Photo: Photo: Randy Mayor

Yield 10 servings (serving size: 2 meatballs and 3 tablespoons sauce)

Ingredients

  • 1 1/2 cups plain nonfat Greek-style yogurt
  • 1 cup shredded seeded cucumber
  • 1/2 teaspoon ground cumin
  • 1/2 teaspoon minced garlic
  • 1/8 teaspoon salt
  • 1/8 teaspoon black pepper
  • 3/4 cup uncooked bulgur
  • 2 cups cold water
  • 1 pound lean ground lamb (20% fat)
  • 1/4 cup minced shallots
  • 1/4 cup minced fresh parsley
  • 3/4 teaspoon salt
  • 1/2 teaspoon ground cumin
  • 1/2 teaspoon ground allspice
  • 1/2 teaspoon ground cinnamon
  • 1/4 teaspoon ground red pepper
  • 1 tablespoon olive oil

Nutrition Information

  • calories 161
  • fat 7.7 g
  • satfat 2.7 g
  • monofat 3.6 g
  • polyfat 0.6 g
  • protein 12.2 g
  • carbohydrate 10.8 g
  • fiber 2.3 g
  • cholesterol 30 mg
  • iron 1.1 mg
  • sodium 248 mg
  • calcium 43 mg

How to Make It

  1. Combine first 6 ingredients; chill.

  2. Combine bulgur and 2 cups water in a medium bowl.
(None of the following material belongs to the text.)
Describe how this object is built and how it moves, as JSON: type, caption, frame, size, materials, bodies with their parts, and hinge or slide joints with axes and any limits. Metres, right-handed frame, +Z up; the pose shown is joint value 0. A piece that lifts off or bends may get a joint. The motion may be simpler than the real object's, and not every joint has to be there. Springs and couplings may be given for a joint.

Let stand 30 minutes; drain bulgur through a fine sieve, pressing out excess liquid. Combine bulgur, lamb, and next 7 ingredients (through red pepper) in a food processor; process just until smooth. Cover and chill 30 minutes. Form lamb mixture into 20 (2 1/2-inch) football-shaped meatballs.

  3. Heat oil in nonstick skillet over medium-high heat. Add meatballs to pan; cook 12 minutes, browning on all sides. Serve with sauce.